_To be done_
From the line containing "Write part 3" through the line containing "depth=height * MM, matrix=matrix)", retype each line exactly; include both end lines and nothing beyond them.

_Given entries_
********************

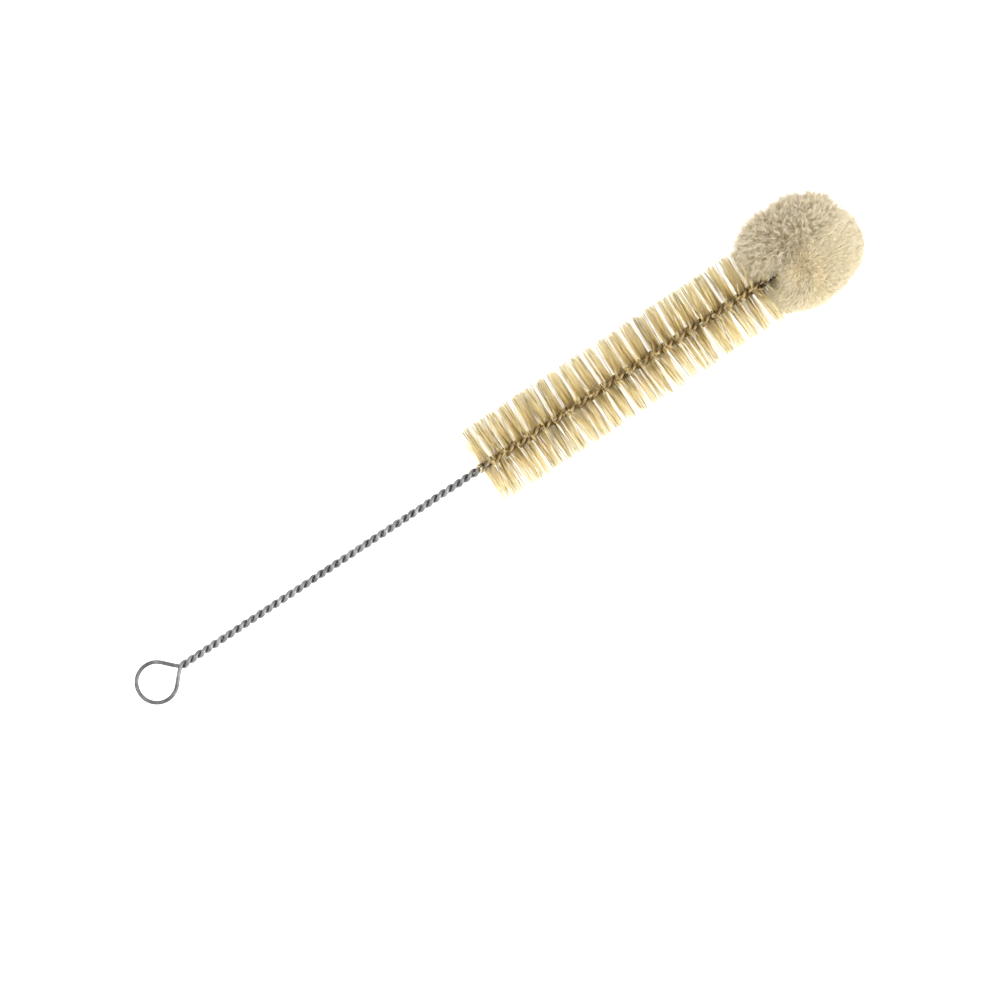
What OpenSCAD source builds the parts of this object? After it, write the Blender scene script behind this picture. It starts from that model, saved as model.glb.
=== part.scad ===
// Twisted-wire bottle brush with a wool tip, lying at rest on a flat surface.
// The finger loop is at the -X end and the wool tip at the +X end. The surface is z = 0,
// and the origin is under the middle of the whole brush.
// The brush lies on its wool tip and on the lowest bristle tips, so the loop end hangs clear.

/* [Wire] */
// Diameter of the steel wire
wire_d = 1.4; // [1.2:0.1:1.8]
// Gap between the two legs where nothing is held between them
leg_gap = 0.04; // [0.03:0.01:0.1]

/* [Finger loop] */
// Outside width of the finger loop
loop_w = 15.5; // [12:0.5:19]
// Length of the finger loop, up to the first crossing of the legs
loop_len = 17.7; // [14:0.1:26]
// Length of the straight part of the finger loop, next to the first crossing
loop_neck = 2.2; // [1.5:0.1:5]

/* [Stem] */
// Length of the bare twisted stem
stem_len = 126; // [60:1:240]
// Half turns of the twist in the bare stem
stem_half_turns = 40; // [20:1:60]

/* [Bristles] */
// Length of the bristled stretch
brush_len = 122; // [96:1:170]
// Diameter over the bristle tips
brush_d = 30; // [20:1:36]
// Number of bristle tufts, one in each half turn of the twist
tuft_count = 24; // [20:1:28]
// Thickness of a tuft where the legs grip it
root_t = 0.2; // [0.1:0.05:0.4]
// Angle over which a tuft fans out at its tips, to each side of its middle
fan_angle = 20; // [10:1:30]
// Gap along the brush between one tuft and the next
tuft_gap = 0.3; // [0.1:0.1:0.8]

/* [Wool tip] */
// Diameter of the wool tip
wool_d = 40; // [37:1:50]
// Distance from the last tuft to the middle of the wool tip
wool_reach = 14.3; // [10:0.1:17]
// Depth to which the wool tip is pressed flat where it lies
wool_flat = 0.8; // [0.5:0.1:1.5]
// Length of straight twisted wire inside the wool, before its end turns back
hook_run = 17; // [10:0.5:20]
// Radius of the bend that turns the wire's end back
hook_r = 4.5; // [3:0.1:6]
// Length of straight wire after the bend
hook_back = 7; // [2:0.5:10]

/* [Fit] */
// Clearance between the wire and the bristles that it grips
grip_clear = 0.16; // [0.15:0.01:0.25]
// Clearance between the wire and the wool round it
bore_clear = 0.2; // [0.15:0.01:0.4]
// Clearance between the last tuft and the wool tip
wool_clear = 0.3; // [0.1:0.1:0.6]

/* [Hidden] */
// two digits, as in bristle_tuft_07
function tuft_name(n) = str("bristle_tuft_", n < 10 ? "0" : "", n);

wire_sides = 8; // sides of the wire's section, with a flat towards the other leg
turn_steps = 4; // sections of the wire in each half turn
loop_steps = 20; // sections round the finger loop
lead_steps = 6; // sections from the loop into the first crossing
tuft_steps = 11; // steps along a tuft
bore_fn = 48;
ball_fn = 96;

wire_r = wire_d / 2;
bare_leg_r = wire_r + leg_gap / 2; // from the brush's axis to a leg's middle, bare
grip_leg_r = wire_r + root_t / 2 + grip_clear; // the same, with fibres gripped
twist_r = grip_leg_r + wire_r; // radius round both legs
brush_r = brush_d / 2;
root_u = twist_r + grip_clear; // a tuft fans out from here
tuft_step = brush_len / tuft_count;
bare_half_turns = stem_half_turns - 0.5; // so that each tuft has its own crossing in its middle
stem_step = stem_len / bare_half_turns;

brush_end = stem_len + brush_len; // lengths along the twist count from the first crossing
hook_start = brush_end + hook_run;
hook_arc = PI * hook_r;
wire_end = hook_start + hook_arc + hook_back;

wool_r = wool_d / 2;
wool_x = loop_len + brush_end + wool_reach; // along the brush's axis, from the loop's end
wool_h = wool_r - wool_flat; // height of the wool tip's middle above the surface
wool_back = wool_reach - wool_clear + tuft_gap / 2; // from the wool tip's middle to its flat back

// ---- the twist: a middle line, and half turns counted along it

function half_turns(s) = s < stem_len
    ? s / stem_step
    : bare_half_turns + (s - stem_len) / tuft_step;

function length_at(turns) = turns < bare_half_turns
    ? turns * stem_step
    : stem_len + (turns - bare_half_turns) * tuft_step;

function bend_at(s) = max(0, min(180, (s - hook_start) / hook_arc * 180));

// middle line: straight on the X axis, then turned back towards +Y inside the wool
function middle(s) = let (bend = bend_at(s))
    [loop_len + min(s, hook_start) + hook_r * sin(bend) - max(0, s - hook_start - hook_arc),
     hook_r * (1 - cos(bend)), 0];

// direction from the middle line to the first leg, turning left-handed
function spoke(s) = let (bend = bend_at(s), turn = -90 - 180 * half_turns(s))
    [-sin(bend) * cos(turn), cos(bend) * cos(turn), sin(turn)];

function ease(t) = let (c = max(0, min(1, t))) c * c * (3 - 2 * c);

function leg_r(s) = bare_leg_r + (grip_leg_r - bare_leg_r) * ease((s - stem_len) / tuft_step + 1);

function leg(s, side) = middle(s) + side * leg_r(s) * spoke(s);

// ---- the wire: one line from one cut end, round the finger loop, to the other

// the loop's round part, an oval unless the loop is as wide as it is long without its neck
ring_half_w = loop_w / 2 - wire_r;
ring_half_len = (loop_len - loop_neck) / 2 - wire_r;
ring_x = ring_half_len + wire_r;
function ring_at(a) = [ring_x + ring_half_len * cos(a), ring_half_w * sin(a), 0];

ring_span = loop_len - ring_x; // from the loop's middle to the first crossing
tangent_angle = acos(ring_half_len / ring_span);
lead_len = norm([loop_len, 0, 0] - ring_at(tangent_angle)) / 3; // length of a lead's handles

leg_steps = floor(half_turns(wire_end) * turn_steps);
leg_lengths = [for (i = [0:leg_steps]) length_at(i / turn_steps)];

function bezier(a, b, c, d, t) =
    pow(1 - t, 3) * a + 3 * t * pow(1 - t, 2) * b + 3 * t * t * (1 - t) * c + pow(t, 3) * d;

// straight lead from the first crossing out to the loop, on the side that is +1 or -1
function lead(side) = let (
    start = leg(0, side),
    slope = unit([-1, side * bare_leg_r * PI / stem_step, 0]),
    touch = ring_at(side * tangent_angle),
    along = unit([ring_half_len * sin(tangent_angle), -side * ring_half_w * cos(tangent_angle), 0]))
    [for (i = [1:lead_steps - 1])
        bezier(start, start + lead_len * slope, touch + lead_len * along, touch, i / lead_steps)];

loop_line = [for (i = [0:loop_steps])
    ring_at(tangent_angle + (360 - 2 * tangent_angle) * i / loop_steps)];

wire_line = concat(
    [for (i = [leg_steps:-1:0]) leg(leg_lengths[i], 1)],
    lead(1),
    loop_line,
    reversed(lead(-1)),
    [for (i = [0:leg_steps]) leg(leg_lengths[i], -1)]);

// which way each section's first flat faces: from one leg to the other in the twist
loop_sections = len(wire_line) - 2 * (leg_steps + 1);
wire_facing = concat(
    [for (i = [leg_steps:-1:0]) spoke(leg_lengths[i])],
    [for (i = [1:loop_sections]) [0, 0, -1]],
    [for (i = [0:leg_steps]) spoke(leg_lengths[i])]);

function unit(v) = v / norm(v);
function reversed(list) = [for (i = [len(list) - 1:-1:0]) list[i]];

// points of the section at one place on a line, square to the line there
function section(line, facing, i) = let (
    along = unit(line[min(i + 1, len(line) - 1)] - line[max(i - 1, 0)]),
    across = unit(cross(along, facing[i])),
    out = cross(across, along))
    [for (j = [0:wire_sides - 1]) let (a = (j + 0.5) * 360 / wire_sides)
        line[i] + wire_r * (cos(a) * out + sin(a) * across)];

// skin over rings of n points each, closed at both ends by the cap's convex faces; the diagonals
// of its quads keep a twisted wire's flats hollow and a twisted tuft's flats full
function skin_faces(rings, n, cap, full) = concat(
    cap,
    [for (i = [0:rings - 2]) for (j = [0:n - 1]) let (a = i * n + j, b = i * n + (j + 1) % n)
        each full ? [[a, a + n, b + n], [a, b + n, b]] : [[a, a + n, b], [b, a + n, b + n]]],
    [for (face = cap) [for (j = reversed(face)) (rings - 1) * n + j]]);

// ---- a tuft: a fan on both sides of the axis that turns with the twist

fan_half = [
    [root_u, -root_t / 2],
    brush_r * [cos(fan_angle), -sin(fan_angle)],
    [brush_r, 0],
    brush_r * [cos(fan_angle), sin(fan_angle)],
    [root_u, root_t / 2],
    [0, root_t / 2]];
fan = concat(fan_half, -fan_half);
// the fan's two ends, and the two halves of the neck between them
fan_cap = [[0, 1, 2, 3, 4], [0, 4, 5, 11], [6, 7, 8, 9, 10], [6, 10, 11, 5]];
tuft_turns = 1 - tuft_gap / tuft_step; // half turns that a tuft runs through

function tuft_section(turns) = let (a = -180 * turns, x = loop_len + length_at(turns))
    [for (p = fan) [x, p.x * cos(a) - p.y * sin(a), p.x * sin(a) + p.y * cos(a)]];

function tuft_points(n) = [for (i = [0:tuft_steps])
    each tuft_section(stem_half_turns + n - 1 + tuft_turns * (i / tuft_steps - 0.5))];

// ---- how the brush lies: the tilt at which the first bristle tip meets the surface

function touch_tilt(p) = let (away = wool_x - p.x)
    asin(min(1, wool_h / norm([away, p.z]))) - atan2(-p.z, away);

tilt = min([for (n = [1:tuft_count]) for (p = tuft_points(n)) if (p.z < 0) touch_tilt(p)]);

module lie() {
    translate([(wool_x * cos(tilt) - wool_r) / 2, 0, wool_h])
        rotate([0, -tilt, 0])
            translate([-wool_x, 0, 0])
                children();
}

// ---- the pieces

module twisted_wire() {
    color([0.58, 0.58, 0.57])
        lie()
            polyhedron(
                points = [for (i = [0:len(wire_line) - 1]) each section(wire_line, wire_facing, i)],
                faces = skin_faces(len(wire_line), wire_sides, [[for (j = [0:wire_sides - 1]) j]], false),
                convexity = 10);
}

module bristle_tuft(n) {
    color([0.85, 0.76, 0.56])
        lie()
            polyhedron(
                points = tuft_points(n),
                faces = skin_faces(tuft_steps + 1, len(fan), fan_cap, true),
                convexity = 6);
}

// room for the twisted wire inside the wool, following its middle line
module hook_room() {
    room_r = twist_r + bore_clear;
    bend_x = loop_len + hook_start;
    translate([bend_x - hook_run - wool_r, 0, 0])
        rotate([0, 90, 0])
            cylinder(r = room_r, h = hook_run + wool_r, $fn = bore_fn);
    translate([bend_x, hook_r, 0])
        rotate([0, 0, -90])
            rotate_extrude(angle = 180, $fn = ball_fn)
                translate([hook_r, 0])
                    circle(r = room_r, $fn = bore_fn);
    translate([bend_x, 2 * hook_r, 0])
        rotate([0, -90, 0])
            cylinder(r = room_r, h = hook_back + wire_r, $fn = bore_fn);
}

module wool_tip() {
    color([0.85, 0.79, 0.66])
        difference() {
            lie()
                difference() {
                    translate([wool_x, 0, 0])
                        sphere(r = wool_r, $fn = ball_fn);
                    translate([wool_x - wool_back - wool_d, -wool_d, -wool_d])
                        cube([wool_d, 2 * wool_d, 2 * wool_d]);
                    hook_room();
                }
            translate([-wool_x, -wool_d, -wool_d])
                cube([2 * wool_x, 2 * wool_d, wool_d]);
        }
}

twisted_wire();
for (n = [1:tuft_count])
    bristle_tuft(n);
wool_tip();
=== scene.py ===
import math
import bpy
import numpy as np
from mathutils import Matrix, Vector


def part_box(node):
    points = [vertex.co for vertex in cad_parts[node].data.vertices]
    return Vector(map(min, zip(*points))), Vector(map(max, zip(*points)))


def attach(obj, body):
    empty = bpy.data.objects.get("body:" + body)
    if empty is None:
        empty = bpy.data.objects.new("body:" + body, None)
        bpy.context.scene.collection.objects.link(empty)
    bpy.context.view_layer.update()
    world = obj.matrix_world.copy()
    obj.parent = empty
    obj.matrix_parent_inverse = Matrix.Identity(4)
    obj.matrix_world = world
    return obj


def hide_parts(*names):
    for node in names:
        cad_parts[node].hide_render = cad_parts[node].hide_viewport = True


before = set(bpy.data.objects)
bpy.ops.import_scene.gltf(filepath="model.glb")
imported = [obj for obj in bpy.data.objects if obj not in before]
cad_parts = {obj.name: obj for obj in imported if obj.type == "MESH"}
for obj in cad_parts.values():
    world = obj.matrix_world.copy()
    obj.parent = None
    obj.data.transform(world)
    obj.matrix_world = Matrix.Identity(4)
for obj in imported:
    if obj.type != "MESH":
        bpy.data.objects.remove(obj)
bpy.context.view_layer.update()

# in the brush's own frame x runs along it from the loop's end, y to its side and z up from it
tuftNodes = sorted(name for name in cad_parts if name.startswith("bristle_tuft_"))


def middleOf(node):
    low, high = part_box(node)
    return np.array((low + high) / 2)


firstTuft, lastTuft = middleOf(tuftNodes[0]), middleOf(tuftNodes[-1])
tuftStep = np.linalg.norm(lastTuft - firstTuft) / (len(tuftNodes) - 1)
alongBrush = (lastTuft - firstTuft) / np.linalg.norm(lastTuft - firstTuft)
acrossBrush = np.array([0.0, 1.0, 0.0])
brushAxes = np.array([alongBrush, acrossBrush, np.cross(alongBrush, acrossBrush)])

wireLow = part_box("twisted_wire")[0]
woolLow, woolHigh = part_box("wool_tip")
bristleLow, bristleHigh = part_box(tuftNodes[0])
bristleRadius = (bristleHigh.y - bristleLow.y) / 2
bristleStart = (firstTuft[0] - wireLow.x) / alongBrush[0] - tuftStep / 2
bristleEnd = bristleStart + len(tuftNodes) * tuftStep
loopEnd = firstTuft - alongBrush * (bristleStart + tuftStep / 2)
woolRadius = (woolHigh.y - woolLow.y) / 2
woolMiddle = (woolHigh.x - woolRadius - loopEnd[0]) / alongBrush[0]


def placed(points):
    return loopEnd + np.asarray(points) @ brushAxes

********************

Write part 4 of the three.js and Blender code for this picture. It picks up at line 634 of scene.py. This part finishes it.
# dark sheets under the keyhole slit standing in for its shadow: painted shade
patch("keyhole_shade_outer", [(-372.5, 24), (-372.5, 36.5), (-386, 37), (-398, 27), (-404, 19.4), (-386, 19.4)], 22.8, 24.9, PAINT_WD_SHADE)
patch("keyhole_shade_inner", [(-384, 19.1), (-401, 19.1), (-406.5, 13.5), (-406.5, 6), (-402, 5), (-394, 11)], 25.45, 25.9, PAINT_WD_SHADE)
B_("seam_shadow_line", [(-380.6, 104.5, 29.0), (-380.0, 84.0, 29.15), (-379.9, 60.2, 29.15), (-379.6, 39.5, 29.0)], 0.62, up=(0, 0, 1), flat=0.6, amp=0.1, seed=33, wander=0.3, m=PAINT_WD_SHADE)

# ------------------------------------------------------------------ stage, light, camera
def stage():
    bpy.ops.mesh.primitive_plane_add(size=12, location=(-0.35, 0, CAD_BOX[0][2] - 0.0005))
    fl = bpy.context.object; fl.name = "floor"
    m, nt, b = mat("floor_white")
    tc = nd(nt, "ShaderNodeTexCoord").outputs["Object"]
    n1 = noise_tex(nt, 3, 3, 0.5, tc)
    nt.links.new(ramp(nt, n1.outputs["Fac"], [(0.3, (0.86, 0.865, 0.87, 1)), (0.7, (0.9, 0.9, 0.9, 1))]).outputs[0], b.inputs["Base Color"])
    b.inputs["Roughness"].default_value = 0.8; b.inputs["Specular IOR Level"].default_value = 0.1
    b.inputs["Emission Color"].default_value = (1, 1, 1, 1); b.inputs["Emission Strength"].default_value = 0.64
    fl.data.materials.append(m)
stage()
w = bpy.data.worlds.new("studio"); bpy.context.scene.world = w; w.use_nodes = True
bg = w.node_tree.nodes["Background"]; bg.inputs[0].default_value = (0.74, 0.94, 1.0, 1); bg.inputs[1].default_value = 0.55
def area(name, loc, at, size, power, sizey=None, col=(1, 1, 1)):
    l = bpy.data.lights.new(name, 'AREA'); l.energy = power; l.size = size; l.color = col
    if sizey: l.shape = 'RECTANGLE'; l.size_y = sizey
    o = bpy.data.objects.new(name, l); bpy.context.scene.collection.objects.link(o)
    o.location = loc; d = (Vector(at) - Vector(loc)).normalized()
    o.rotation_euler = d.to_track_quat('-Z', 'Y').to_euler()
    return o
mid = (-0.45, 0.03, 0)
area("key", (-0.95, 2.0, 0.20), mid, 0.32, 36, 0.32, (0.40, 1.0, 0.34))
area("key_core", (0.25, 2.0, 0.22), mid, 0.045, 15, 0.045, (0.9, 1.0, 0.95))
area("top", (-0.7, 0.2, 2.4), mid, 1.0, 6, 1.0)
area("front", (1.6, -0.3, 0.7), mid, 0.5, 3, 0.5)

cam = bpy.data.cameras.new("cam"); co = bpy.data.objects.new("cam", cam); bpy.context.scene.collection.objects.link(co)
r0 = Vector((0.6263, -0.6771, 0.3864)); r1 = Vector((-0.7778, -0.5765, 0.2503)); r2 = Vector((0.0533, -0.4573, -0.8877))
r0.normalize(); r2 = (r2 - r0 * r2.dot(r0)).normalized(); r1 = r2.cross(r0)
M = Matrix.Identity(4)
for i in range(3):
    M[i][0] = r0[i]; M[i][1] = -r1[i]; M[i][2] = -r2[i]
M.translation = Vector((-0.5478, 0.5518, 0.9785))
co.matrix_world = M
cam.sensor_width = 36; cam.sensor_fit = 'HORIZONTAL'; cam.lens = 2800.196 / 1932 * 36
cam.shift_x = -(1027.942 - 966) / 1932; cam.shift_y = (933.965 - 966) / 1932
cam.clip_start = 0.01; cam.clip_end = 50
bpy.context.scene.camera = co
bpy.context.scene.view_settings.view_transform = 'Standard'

********************

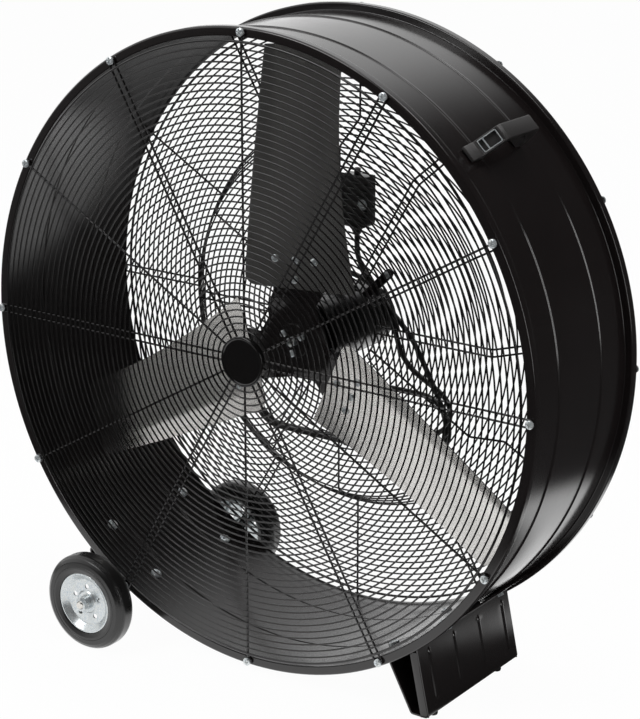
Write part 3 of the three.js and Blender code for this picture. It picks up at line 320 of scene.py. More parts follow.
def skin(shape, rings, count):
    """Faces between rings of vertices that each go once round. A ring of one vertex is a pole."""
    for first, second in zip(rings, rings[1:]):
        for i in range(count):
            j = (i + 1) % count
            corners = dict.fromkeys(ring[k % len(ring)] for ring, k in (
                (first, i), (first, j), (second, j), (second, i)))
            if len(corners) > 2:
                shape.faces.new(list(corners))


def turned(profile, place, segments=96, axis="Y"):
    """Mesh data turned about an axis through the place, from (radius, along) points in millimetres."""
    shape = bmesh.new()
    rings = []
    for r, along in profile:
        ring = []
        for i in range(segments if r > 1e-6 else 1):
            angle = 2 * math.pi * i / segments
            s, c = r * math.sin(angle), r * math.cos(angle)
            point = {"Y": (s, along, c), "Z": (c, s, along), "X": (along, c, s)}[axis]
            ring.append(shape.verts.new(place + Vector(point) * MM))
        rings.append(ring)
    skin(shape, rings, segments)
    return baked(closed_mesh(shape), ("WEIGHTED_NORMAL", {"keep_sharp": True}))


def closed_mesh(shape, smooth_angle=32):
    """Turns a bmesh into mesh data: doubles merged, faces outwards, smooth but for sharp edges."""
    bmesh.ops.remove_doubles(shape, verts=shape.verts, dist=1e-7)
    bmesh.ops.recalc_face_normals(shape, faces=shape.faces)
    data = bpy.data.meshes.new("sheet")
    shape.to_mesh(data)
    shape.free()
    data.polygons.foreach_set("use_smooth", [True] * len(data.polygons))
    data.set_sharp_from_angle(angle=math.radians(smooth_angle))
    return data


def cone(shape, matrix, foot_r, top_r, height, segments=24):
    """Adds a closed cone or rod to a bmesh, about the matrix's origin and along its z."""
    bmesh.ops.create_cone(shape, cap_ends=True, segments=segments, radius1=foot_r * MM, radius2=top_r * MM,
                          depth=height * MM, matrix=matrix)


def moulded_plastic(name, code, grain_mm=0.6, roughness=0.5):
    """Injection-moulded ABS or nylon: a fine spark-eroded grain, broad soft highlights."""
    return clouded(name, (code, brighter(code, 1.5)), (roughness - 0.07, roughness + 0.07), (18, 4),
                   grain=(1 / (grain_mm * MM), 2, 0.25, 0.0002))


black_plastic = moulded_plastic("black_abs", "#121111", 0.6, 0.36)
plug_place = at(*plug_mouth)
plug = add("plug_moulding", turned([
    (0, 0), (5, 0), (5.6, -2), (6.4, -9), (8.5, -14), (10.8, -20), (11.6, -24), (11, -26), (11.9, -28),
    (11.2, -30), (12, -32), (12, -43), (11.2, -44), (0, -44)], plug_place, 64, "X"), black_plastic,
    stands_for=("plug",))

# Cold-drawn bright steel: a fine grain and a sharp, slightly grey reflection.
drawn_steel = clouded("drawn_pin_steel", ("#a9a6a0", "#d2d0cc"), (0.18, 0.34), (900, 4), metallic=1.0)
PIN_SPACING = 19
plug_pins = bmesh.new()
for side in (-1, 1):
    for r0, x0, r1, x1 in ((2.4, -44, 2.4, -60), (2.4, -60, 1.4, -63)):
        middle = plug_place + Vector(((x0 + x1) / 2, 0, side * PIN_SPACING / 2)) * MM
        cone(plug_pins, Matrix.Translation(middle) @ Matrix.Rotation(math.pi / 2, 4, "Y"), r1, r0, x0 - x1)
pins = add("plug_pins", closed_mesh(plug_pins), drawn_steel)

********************

_Task output_
Write part 3 of the three.js and Blender code for this picture. It picks up at line 320 of scene.py. More parts follow.
def skin(shape, rings, count):
    """Faces between rings of vertices that each go once round. A ring of one vertex is a pole."""
    for first, second in zip(rings, rings[1:]):
        for i in range(count):
            j = (i + 1) % count
            corners = dict.fromkeys(ring[k % len(ring)] for ring, k in (
                (first, i), (first, j), (second, j), (second, i)))
            if len(corners) > 2:
                shape.faces.new(list(corners))


def turned(profile, place, segments=96, axis="Y"):
    """Mesh data turned about an axis through the place, from (radius, along) points in millimetres."""
    shape = bmesh.new()
    rings = []
    for r, along in profile:
        ring = []
        for i in range(segments if r > 1e-6 else 1):
            angle = 2 * math.pi * i / segments
            s, c = r * math.sin(angle), r * math.cos(angle)
            point = {"Y": (s, along, c), "Z": (c, s, along), "X": (along, c, s)}[axis]
            ring.append(shape.verts.new(place + Vector(point) * MM))
        rings.append(ring)
    skin(shape, rings, segments)
    return baked(closed_mesh(shape), ("WEIGHTED_NORMAL", {"keep_sharp": True}))


def closed_mesh(shape, smooth_angle=32):
    """Turns a bmesh into mesh data: doubles merged, faces outwards, smooth but for sharp edges."""
    bmesh.ops.remove_doubles(shape, verts=shape.verts, dist=1e-7)
    bmesh.ops.recalc_face_normals(shape, faces=shape.faces)
    data = bpy.data.meshes.new("sheet")
    shape.to_mesh(data)
    shape.free()
    data.polygons.foreach_set("use_smooth", [True] * len(data.polygons))
    data.set_sharp_from_angle(angle=math.radians(smooth_angle))
    return data


def cone(shape, matrix, foot_r, top_r, height, segments=24):
    """Adds a closed cone or rod to a bmesh, about the matrix's origin and along its z."""
    bmesh.ops.create_cone(shape, cap_ends=True, segments=segments, radius1=foot_r * MM, radius2=top_r * MM,
                          depth=height * MM, matrix=matrix)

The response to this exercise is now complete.